Isso não quer dizer que ninguém saiba trabalhar bem os personagens e que não possam haver novas e boas histórias de heróis, mas que em geral, o autor já inicia seu trabalho amarrado e limitado. Tanto que as histórias do aranha parecem ser sempre uma preparação para a próxima travando tudo e isso cansa com o tempo.

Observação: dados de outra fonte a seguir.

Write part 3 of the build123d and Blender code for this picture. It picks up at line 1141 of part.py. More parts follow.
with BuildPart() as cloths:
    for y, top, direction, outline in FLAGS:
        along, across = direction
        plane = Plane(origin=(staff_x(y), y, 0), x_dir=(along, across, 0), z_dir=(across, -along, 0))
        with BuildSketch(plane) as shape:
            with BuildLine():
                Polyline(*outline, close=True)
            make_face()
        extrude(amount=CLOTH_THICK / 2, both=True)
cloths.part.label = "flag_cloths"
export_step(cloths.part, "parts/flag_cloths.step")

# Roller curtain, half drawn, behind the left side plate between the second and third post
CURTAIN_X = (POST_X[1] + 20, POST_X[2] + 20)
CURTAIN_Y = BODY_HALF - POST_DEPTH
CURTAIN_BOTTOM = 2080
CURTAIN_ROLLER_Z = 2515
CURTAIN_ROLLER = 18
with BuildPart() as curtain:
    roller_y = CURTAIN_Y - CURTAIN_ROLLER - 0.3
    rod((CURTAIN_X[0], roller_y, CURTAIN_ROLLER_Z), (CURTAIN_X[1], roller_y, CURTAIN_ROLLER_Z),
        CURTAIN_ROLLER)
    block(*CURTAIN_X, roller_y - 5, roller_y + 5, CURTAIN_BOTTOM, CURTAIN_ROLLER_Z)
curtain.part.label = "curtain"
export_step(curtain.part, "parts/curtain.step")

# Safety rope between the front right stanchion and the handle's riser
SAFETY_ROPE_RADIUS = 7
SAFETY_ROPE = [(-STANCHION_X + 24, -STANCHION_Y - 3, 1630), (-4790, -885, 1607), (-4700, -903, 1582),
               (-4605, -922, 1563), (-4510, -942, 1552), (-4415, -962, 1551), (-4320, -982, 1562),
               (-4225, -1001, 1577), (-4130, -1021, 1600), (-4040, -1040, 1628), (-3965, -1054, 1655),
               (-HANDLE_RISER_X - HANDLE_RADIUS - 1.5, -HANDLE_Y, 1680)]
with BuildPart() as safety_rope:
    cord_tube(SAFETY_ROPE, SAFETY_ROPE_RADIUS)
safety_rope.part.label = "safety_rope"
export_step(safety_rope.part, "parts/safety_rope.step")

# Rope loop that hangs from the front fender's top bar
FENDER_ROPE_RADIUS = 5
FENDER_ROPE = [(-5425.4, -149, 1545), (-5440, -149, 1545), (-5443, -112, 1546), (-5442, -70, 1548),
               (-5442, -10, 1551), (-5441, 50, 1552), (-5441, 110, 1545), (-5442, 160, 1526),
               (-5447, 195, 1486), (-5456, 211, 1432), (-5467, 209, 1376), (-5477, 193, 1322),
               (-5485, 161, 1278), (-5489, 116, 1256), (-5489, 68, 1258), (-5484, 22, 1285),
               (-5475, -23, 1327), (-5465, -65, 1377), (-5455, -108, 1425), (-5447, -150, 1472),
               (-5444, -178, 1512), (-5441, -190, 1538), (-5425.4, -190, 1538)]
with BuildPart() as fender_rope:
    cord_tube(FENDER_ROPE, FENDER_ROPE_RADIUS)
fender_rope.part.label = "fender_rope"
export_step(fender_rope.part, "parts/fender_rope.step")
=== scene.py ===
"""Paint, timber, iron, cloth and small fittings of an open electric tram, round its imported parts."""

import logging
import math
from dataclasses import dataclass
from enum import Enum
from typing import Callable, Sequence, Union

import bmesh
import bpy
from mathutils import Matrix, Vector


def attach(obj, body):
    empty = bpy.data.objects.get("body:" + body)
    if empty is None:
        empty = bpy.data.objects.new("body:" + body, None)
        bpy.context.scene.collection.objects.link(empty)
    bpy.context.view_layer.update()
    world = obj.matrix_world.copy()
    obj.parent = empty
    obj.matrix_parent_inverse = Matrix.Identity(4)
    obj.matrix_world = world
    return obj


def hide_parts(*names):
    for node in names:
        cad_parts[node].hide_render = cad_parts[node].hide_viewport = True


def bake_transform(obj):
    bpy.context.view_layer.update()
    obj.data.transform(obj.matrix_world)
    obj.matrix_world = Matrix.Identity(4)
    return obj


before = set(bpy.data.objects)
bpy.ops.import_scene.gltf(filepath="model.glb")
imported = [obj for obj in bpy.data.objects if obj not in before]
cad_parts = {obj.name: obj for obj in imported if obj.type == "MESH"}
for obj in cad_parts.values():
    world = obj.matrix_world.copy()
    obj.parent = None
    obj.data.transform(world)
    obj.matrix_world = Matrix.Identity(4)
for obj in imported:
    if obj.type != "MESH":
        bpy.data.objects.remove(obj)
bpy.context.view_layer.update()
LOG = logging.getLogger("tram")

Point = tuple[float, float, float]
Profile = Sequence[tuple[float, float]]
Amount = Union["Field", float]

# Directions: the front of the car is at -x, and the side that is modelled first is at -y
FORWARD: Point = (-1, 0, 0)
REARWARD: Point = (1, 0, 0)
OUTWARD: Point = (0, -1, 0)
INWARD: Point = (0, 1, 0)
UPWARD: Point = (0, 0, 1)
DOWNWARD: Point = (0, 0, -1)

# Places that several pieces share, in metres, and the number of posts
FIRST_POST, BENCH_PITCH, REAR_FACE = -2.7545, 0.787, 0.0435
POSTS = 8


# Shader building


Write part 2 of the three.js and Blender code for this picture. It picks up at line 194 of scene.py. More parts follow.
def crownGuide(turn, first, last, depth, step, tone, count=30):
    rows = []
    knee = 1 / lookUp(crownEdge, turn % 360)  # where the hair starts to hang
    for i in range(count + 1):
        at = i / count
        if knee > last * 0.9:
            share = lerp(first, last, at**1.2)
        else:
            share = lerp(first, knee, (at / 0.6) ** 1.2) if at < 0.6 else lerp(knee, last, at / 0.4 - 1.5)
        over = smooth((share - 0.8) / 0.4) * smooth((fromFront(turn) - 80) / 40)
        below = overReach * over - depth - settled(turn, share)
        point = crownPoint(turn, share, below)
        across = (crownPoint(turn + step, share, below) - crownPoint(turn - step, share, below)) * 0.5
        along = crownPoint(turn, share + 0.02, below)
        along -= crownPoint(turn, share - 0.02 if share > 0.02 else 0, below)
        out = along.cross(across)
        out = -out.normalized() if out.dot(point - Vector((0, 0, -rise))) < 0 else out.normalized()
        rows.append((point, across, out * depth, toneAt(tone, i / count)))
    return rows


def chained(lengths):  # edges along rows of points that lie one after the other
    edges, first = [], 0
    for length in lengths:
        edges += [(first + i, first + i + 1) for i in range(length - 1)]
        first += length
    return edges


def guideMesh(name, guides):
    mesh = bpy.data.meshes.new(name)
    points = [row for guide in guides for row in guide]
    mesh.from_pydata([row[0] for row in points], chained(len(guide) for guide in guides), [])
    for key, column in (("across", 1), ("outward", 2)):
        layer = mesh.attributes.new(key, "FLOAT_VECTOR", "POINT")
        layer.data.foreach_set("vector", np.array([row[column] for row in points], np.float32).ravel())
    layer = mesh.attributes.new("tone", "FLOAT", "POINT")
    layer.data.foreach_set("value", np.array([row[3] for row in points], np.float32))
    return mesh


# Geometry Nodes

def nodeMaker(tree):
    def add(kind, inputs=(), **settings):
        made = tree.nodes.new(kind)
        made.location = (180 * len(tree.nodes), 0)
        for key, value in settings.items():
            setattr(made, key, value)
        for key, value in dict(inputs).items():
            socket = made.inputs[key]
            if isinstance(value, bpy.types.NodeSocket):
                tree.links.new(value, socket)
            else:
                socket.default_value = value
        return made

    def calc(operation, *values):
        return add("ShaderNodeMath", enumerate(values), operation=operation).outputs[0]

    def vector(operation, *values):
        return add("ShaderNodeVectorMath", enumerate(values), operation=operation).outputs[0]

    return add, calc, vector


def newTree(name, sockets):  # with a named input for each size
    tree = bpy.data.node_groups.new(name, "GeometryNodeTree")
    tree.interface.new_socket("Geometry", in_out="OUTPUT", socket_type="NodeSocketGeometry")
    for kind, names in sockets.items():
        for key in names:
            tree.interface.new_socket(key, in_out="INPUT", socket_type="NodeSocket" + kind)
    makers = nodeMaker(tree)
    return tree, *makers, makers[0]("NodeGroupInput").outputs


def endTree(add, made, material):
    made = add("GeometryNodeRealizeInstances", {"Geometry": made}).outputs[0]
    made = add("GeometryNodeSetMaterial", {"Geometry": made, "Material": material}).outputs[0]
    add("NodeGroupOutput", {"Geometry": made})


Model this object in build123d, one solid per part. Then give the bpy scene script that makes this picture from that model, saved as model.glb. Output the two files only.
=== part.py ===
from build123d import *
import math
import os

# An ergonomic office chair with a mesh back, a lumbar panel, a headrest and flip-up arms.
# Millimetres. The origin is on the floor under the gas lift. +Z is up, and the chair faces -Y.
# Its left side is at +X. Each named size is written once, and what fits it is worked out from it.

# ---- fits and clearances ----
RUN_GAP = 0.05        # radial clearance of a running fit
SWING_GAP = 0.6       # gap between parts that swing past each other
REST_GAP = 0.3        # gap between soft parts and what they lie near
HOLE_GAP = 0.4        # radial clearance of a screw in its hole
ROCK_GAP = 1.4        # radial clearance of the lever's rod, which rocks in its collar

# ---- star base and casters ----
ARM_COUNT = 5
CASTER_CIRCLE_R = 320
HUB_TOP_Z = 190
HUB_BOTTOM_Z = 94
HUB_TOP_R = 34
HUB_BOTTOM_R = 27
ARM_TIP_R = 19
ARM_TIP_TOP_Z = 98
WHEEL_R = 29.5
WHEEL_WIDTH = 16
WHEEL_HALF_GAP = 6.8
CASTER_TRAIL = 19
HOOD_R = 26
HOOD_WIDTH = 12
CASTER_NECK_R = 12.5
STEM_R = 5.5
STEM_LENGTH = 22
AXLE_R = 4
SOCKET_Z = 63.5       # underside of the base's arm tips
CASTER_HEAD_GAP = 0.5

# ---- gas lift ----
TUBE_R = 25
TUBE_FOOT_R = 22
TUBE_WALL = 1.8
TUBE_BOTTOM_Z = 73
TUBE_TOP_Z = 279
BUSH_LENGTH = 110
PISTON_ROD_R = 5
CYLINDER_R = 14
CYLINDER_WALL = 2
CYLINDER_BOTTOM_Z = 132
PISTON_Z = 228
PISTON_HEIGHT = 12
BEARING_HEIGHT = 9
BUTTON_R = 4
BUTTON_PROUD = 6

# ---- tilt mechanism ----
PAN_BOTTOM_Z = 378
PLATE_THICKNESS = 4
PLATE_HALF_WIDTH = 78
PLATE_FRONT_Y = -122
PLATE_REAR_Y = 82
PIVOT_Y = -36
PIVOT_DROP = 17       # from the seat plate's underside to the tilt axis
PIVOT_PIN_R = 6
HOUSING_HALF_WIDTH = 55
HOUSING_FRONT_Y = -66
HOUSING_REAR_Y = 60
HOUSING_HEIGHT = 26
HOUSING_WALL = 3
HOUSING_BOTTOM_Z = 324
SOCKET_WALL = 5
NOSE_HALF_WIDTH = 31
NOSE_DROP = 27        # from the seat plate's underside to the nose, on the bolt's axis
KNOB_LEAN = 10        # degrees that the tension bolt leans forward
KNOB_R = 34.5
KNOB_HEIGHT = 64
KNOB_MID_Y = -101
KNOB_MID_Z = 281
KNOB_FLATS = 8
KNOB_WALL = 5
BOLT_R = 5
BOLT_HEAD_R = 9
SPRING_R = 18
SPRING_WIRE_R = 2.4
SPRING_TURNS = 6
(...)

Desde que o Aranha foi criado é possível que alguém tenha nascido lido homem aranha criança, acompanhado na adolescência tido filhos, netos, morrido e não tenha visto o Aranha passar dos 30, isso é bizarro.
O que leva a sua segunda crítica quanto às grandes editoras, que é sobre as agendas políticas, esse assunto é bem espinhoso, mas a opinião dele é que há cada vez mais uma imposição de agendas políticas que tem afastado leitores.
Esse assunto é complicado e merece um bate-papo de ao menos uma ou duas horas, mas em geral eu entendo o ponto dele, os autores em geral ficam limitados quando se sentem forçados a trazer um ponto, quando a parte inicial não é a história que leva a uma reflexão, mas uma reflexão que leva a uma história. Isso não quer dizer que para mim quadrinhos e política não se misturem, mas que às vezes parece menos uma vontade do autor e mais um pré-requisito ou mote de propaganda da editora. Esse é um assunto interessante de se refletir sobre, mas merece mais espaço e tempo. Vale salientar que não é porque há política, crítica social e afins que se está “lacrando”, porque de repente andam tentando tornar a falta disso uma virtude, o que não é.
Por fim, o ponto final é quanto à leitura casual. Hoje em dia ler quadrinhos de super-herói é quase um trabalho arqueológico, tem heróis que você não pode simplesmente pegar e ler sem passar 5 anos pesquisando e lendo sobre. Exagero ou não é por aí. Alguns defendem que isso é um dos brilhos dos quadrinhos, e de fato é, mas a impressão que prevalece é a de que se os quadrinhos americanos não se renovarem estão fadados a perder espaço para os mangás, e não entendo que se precise de mais um reboot, mas é necessário algo novo. O fim da cronologia não aparece para este que vos fala como a solução óbvia, mas com o crescimento da Image, o sucesso das séries vindas de selos independentes, surge a impressão de que em um futuro não tão distante os quadrinhos precisarão repensar sua forma de produzir e organizar seu universo.
Nos mangás em geral existe a possibilidade de simplesmente se pegar e ler uma história, sem ser um aficionado que vai para eventos e apenas lê para curtir. O que já não acontece com quadrinhos, leitores novos e casuais são raros, se não inexistentes e acredito que isso é um sinal de mudança. Onde isso levará a algo curioso e com certeza surpreenderá a todos.